Searching for the Bottom of the Initial Mass Function


Thursday, 16 June 2016 8 a.m. — 9 a.m. MST

AURA Lecture Hall

NOIRLab South Colloquia
TARAN ESPLIN (Pennsylvania State University and NOAO South Visiting Astronomer)

The measurement of the substellar initial mass function (IMF) and its minimum mass and their dependence on environment would provide a fundamental test of theories of star formation. To provide better constraints on these properties of the IMF, we have performed a search for the least-massive members of nearby star-forming clusters and associations (150-300 pc, <10 Myr). To identify candidate brown dwarfs in these regions, we have measured proper motions for sources detected in multi-epoch images from the Spitzer Space Telescope.

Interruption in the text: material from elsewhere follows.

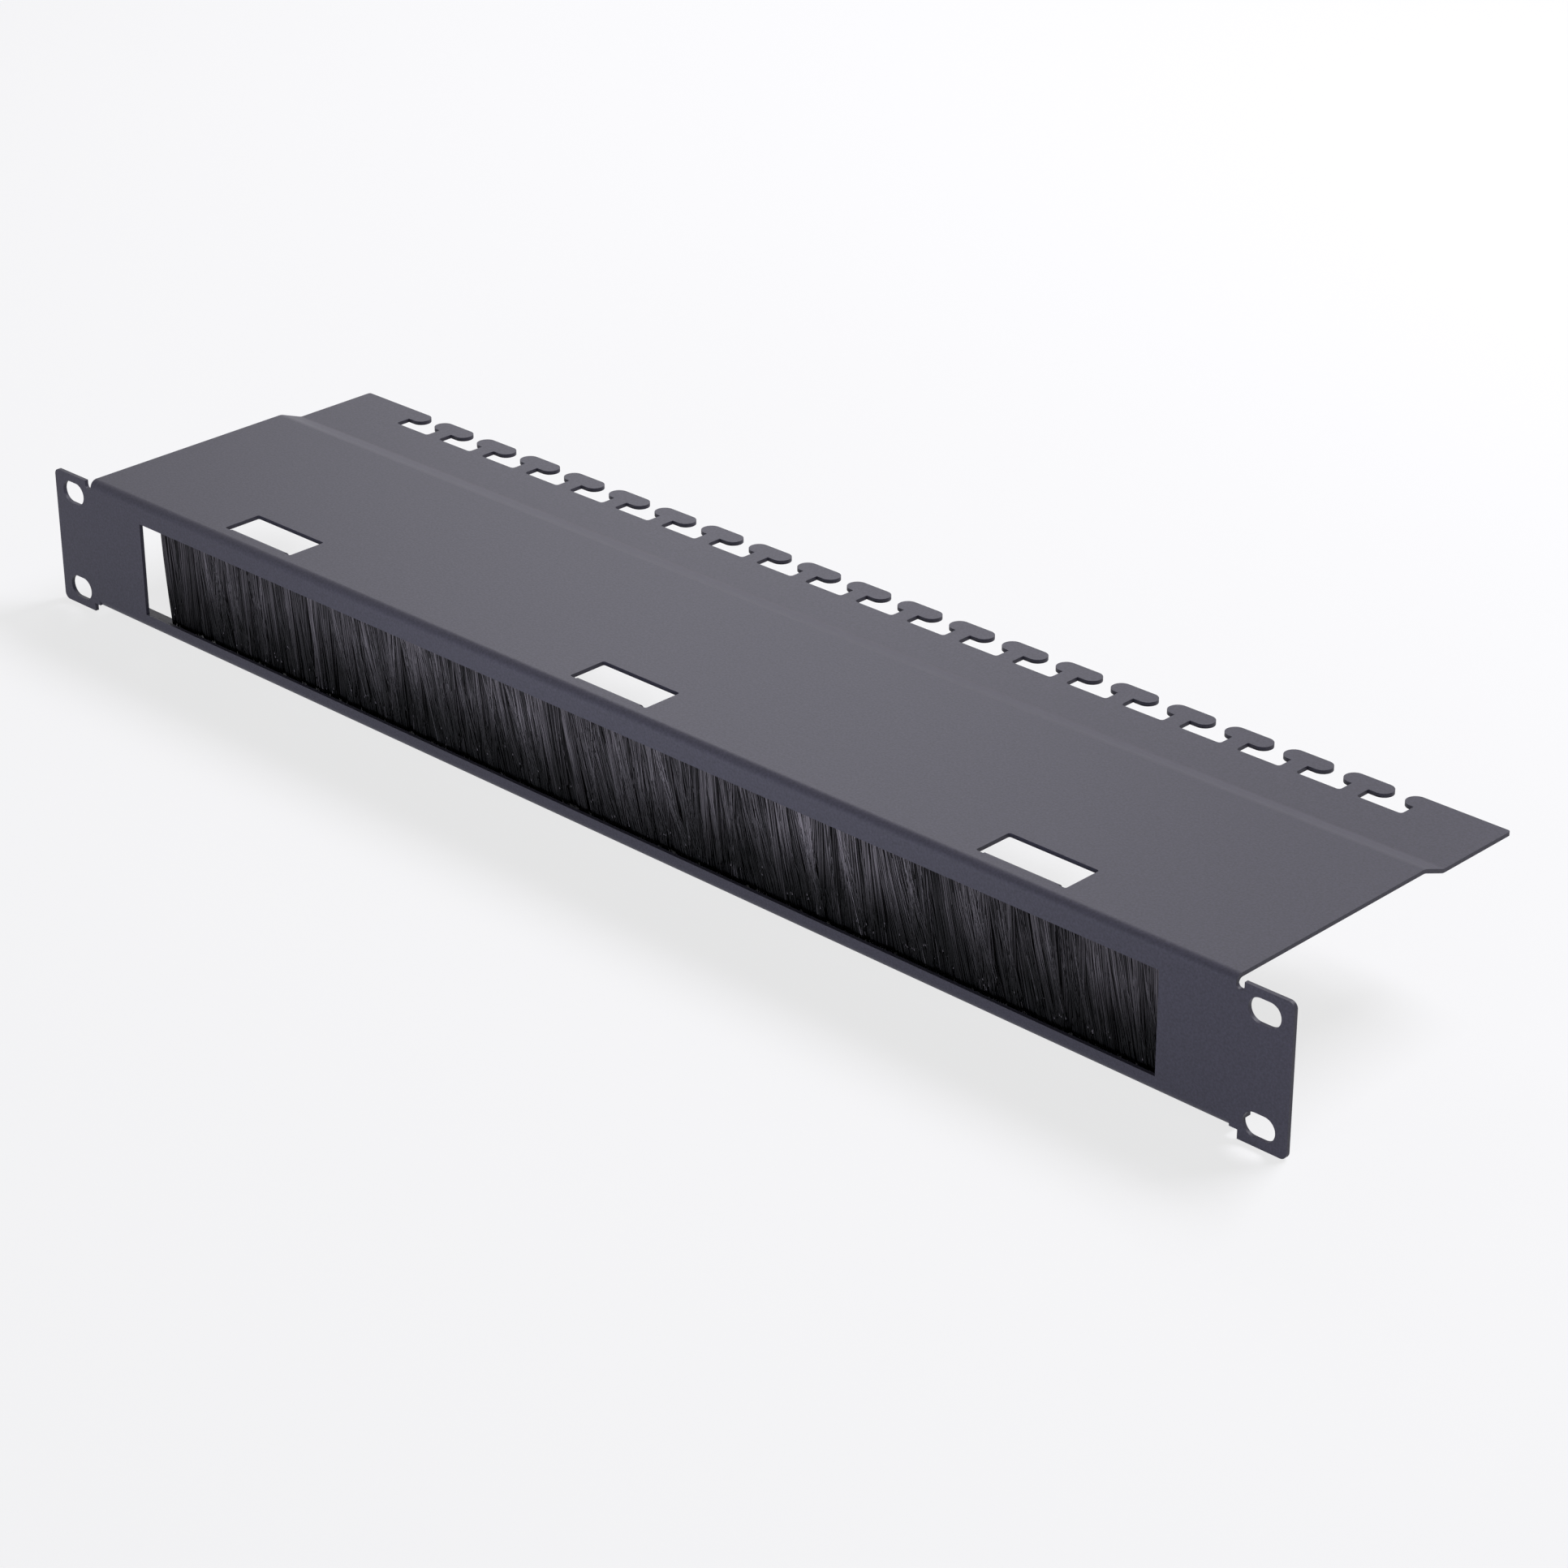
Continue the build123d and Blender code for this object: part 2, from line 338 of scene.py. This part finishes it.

To enable these measurements and more fully realize IRAC's astrometric capabilities, we measured new distortion corrections for IRAC (0.004" systematic error; Esplin & Luhman 2016) and created a pipeline that extracts astrometric positions with errors of 0.02". The resulting proper motion samples of candidate brown dwarfs were then further refined using their color-magnitude diagrams constructed from deep optical and near-IR images. Through spectroscopic observations, we have confirmed many new members of the regions we studied including the least-massive members in several regions (~5 Jupiter masses).